Thomas, Christal, BSN, RN, CNML

AJN The American Journal of Nursing: August 2018 - Volume 118 - Issue 8 - p 13
doi: 10.1097/01.NAJ.0000544144.94005.2a
Letters, etc

Christal Thomas, BSN, RN, CNML

Temple, TX

Maureen Shawn Kennedy's statement that “watchfulness is one of nurses’ most valuable skills” resonated with me. In order for nurses to be watchful, they have to be present. Sitting and engaging in conversation with a patient initiates a relationship, conveys a sense of sincere caring, and facilitates a connection between the patient and nurse. But nurses rarely have time to do this.

Patient satisfaction is the golden goose of health care, and often the burden of improving satisfaction scores is placed on nursing.
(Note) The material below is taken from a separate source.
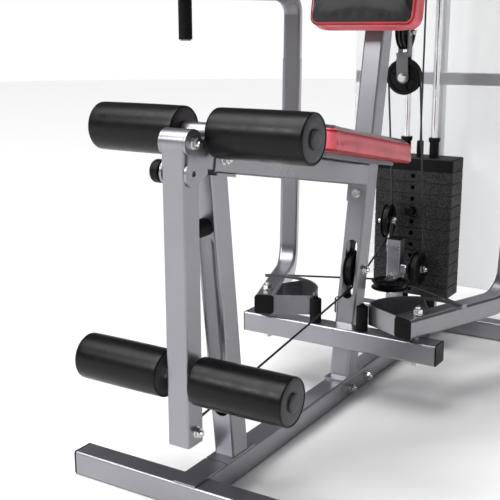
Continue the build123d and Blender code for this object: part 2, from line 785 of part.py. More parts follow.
def cam_outline(side):
    """Plan outline of an arm's cam: front face, round rim about the hinge, root on the tube."""
    turn = radians(ARM_TURN)
    hinge = (side * ARM_X, ARM_Y)
    half = ARM / 2 - 0.5
    nose = (
        hinge[0] - ARM_NOSE * side * sin(turn) - side * half * cos(turn),
        hinge[1] - ARM_NOSE * cos(turn) + half * sin(turn),
    )
    first, last = radians(CAM_FIRST), radians(CAM_LAST)
    tip = (hinge[0] + side * CAM_R * cos(first), hinge[1] + CAM_R * sin(first))
    middle = (hinge[0] + side * CAM_R * cos((first + last) / 2), hinge[1] + CAM_R * sin((first + last) / 2))
    rear = (hinge[0] + side * CAM_R * cos(last), hinge[1] + CAM_R * sin(last))
    root = (
        hinge[0] + side * (60 * sin(turn) - half * cos(turn)),
        hinge[1] + 60 * cos(turn) + half * sin(turn),
    )
    return nose, tip, middle, rear, root


def cam(side):
    """Shallow cam tray on the arm's inner side: floor, front face and round rim."""
    low = ARM_Z - ARM / 2
    nose, tip, middle, rear, root = cam_outline(side)
    with BuildPart() as piece:
        with BuildSketch(Plane.XY.offset(low)):
            with BuildLine():
                Line(nose, tip)
                ThreePointArc(tip, middle, rear)
                Line(rear, root)
                Line(root, nose)
            make_face()
        extrude(amount=ARM)
        with BuildSketch(Plane.XY.offset(low + CAM_T)):
            with BuildLine():
                Line(nose, tip)
                ThreePointArc(tip, middle, rear)
                Line(rear, root)
                Line(root, nose)
            make_face()
            offset(amount=-CAM_T, kind=Kind.INTERSECTION)
        extrude(amount=ARM, mode=Mode.SUBTRACT)
    return piece.part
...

Many strategies to improve patient satisfaction have been employed nationwide. Senior leader rounding is a popular strategy, but I feel the focus should be on the nurses instead of the leaders. The way to determine what patients want is to spend quality time developing positive interpersonal relationships with them. If we do not take the time to talk, how do we know what they expect?

Instead of senior leaders rounding, I propose that they create a work environment that allots time for nurses to be present at the bedside. Leaders should work to promote safe staffing ratios, safe and equitable assignments, teamwork, and an environment that is committed to personalized patient care.